== WHAT THE EXERCISE ASKS ==
Set down the material once more, exactly as it appears.

### DATA LINES

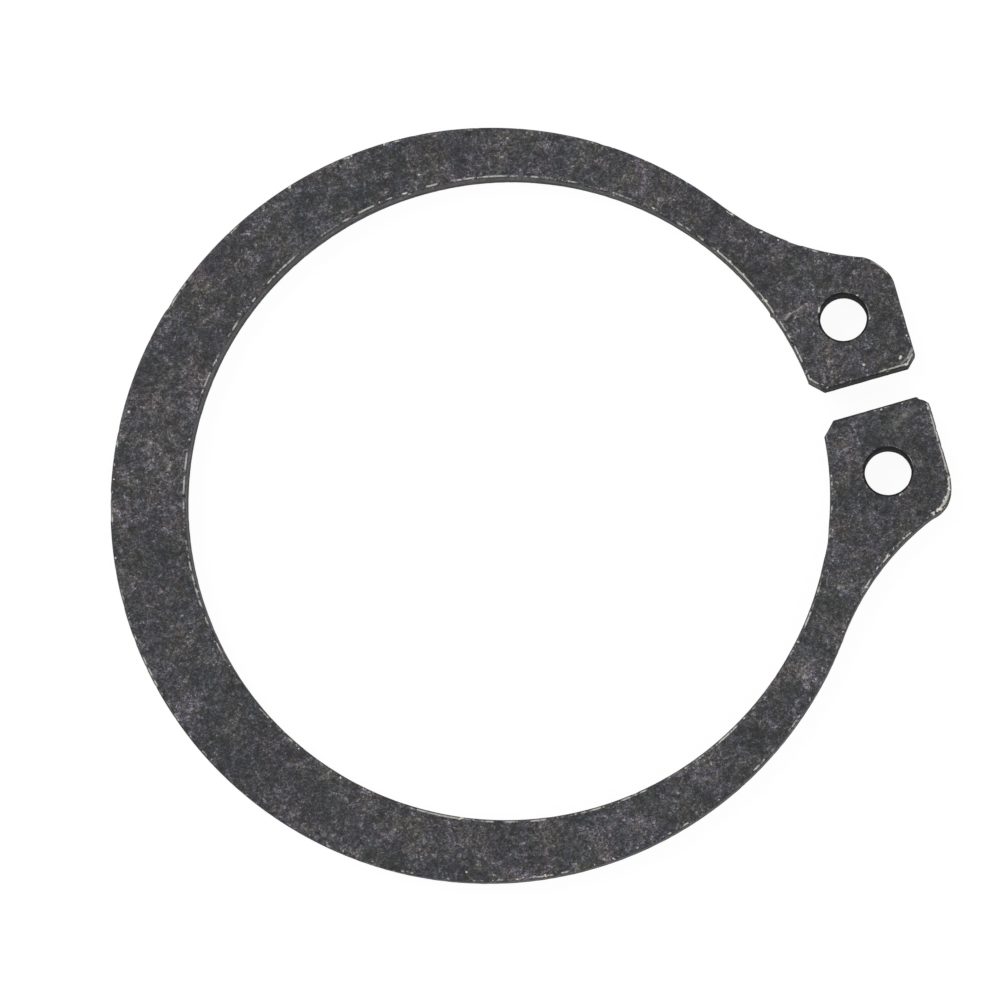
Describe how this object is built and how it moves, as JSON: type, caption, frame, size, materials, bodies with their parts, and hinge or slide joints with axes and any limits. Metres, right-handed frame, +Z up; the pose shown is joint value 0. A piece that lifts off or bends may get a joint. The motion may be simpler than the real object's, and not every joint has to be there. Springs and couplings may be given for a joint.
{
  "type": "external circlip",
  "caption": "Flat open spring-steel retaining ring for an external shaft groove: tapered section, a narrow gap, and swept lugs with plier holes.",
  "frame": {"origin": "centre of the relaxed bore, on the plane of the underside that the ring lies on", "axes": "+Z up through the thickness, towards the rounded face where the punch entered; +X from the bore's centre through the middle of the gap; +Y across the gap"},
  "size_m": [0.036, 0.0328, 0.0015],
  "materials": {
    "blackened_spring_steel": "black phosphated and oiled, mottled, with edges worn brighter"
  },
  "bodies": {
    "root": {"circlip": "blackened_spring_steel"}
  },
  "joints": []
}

######

== SOLVED EXERCISE ==
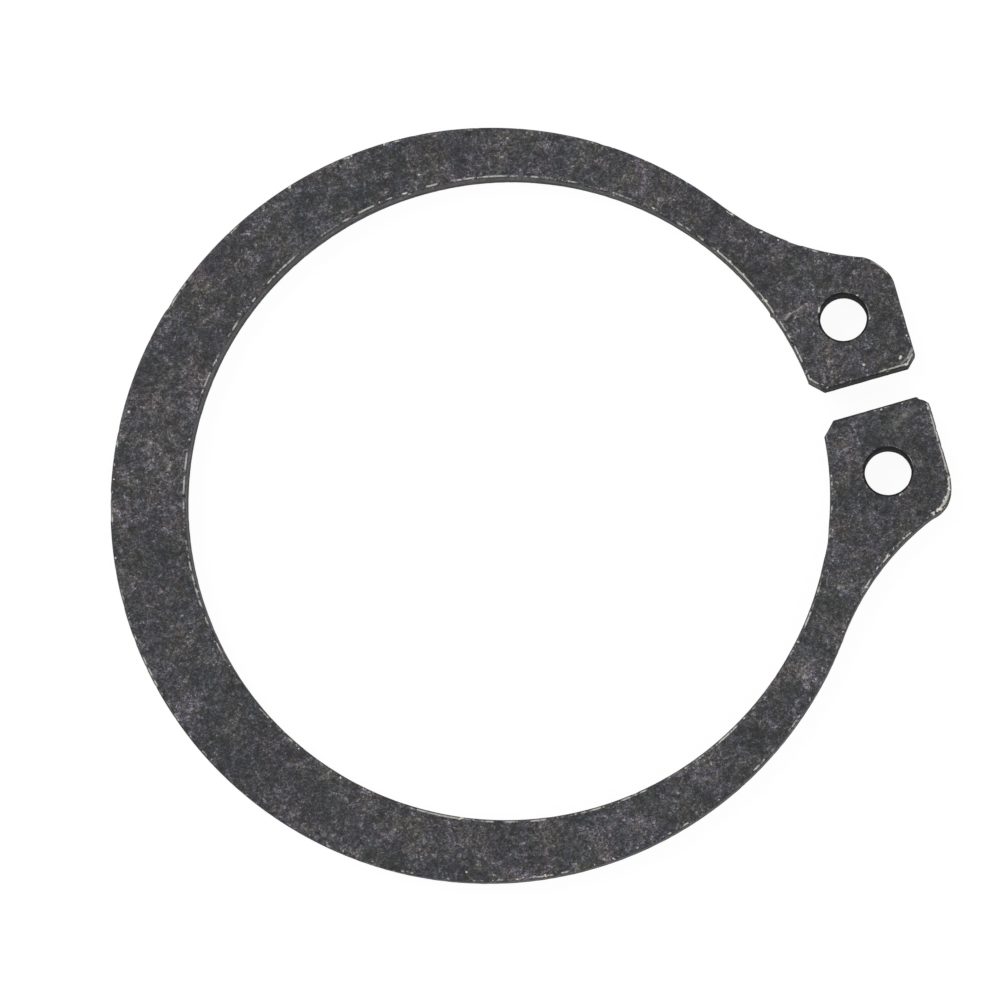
Describe how this object is built and how it moves, as JSON: type, caption, frame, size, materials, bodies with their parts, and hinge or slide joints with axes and any limits. Metres, right-handed frame, +Z up; the pose shown is joint value 0. A piece that lifts off or bends may get a joint. The motion may be simpler than the real object's, and not every joint has to be there. Springs and couplings may be given for a joint.
{
  "type": "external circlip",
  "caption": "Flat open spring-steel retaining ring for an external shaft groove: tapered section, a narrow gap, and swept lugs with plier holes.",
  "frame": {"origin": "centre of the relaxed bore, on the plane of the underside that the ring lies on", "axes": "+Z up through the thickness, towards the rounded face where the punch entered; +X from the bore's centre through the middle of the gap; +Y across the gap"},
  "size_m": [0.036, 0.0328, 0.0015],
  "materials": {
    "blackened_spring_steel": "black phosphated and oiled, mottled, with edges worn brighter"
  },
  "bodies": {
    "root": {"circlip": "blackened_spring_steel"}
  },
  "joints": []
}